* [DIRECTION]: Transcribe word for word only the span whose first line is the one with "buildPosts()" and whose last line is the one with "obj.data.transform(obj.matrix_world)"; both of those lines belong to it.

------------

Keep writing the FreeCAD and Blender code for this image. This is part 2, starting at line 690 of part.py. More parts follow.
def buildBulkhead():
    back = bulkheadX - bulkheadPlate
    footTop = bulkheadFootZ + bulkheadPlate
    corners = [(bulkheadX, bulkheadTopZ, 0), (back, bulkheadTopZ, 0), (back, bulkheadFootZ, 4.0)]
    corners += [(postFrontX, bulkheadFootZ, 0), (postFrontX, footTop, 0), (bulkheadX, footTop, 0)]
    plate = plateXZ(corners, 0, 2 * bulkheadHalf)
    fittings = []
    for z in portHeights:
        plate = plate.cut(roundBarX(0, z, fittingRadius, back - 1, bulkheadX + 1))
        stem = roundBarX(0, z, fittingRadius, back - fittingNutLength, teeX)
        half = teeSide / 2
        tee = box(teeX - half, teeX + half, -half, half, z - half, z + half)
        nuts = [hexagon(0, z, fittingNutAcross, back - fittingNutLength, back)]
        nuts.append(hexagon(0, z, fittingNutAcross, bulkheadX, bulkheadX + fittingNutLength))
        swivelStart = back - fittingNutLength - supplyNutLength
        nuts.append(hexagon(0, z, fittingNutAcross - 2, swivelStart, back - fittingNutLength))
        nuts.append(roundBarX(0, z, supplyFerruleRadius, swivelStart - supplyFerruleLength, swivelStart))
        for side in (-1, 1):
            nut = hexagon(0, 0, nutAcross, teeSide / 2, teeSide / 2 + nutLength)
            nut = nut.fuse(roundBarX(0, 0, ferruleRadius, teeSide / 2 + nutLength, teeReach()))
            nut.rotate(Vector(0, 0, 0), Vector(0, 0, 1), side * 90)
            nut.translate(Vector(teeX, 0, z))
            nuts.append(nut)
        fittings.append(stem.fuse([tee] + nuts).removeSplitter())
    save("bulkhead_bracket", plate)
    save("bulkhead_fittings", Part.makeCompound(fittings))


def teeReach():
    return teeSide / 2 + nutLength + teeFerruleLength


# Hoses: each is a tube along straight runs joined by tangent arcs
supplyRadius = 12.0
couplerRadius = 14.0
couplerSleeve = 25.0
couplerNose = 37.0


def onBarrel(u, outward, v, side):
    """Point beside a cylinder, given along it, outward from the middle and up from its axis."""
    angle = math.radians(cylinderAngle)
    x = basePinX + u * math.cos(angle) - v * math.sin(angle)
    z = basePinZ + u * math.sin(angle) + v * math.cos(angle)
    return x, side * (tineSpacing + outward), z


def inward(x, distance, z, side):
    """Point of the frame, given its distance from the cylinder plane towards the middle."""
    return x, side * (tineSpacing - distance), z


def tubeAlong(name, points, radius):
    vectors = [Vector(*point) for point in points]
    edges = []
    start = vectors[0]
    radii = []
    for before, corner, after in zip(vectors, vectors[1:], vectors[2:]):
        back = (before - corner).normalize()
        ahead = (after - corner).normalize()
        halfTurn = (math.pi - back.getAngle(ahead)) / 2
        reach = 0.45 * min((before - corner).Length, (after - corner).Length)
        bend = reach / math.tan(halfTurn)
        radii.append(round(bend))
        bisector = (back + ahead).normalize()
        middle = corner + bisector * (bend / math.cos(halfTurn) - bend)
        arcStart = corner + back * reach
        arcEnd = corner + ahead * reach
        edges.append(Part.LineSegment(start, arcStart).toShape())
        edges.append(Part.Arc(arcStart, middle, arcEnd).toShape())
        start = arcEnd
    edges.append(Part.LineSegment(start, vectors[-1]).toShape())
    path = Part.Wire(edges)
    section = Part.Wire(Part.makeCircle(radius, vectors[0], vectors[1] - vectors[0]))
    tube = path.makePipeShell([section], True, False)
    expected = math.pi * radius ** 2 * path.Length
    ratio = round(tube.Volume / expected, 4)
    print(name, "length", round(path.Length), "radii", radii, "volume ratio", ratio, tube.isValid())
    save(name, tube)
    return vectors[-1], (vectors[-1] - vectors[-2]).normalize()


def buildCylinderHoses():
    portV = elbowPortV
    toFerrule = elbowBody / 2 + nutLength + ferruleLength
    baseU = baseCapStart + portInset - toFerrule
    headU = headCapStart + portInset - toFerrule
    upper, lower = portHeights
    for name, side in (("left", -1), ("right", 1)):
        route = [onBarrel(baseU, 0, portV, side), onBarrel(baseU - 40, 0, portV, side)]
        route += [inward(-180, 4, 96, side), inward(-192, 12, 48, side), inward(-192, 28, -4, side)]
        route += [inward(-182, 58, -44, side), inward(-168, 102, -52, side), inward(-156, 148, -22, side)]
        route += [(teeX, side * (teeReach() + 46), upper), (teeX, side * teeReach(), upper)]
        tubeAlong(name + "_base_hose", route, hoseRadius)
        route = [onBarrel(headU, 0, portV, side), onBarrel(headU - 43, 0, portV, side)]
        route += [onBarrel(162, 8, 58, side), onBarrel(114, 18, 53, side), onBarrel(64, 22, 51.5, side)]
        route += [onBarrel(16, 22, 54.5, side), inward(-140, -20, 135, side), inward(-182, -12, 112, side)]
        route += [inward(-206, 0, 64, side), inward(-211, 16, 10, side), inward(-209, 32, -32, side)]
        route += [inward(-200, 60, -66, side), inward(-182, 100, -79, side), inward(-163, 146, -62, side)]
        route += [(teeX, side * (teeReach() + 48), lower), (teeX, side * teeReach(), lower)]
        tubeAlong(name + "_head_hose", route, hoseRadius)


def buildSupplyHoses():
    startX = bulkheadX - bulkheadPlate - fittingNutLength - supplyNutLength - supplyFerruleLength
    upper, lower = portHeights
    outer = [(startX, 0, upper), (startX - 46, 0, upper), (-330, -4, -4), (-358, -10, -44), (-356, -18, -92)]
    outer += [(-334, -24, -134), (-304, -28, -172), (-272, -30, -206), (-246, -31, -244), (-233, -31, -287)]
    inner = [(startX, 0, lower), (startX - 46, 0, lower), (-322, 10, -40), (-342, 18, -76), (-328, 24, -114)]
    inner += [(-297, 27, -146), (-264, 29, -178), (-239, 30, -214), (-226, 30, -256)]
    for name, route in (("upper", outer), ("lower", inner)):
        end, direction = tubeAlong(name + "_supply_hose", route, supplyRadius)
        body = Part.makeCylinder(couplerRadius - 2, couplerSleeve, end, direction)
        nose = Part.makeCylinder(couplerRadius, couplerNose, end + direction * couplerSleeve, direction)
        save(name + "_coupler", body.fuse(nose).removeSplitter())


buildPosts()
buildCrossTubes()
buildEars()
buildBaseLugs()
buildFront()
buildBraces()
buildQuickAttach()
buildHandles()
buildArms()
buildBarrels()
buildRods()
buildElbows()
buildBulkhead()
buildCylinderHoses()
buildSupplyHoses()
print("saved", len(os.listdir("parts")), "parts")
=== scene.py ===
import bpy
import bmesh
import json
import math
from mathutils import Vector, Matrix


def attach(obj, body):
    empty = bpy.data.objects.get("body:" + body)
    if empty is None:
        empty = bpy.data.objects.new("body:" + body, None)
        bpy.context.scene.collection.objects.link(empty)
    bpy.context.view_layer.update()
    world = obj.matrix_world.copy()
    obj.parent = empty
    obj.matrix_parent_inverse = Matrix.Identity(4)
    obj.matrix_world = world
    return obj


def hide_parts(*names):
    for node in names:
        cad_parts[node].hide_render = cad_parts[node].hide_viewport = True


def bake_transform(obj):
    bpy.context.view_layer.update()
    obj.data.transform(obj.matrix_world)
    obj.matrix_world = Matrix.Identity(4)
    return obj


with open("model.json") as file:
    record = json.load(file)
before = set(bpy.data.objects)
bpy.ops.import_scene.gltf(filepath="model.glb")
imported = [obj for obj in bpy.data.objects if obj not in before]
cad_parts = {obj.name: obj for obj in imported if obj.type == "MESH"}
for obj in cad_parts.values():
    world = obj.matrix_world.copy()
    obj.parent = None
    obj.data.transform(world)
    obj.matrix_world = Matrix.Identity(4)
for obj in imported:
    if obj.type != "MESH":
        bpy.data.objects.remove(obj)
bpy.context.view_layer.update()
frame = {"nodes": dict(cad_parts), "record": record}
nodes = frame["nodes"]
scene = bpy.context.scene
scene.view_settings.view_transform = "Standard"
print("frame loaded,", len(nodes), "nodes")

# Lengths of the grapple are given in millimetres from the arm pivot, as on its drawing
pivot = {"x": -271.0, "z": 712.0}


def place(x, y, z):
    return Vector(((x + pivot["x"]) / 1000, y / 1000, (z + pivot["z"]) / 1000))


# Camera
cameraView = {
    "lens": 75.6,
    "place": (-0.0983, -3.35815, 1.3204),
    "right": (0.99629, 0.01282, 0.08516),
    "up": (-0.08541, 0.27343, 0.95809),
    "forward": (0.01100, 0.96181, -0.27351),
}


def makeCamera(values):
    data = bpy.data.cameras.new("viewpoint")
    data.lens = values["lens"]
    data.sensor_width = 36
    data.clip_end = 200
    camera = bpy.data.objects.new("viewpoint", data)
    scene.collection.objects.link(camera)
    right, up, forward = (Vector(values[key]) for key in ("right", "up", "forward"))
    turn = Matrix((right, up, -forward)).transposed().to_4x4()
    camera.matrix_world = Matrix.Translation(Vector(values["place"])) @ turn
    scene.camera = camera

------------

* [REPLY]:
buildPosts()
buildCrossTubes()
buildEars()
buildBaseLugs()
buildFront()
buildBraces()
buildQuickAttach()
buildHandles()
buildArms()
buildBarrels()
buildRods()
buildElbows()
buildBulkhead()
buildCylinderHoses()
buildSupplyHoses()
print("saved", len(os.listdir("parts")), "parts")
=== scene.py ===
import bpy
import bmesh
import json
import math
from mathutils import Vector, Matrix


def attach(obj, body):
    empty = bpy.data.objects.get("body:" + body)
    if empty is None:
        empty = bpy.data.objects.new("body:" + body, None)
        bpy.context.scene.collection.objects.link(empty)
    bpy.context.view_layer.update()
    world = obj.matrix_world.copy()
    obj.parent = empty
    obj.matrix_parent_inverse = Matrix.Identity(4)
    obj.matrix_world = world
    return obj


def hide_parts(*names):
    for node in names:
        cad_parts[node].hide_render = cad_parts[node].hide_viewport = True


def bake_transform(obj):
    bpy.context.view_layer.update()
    obj.data.transform(obj.matrix_world)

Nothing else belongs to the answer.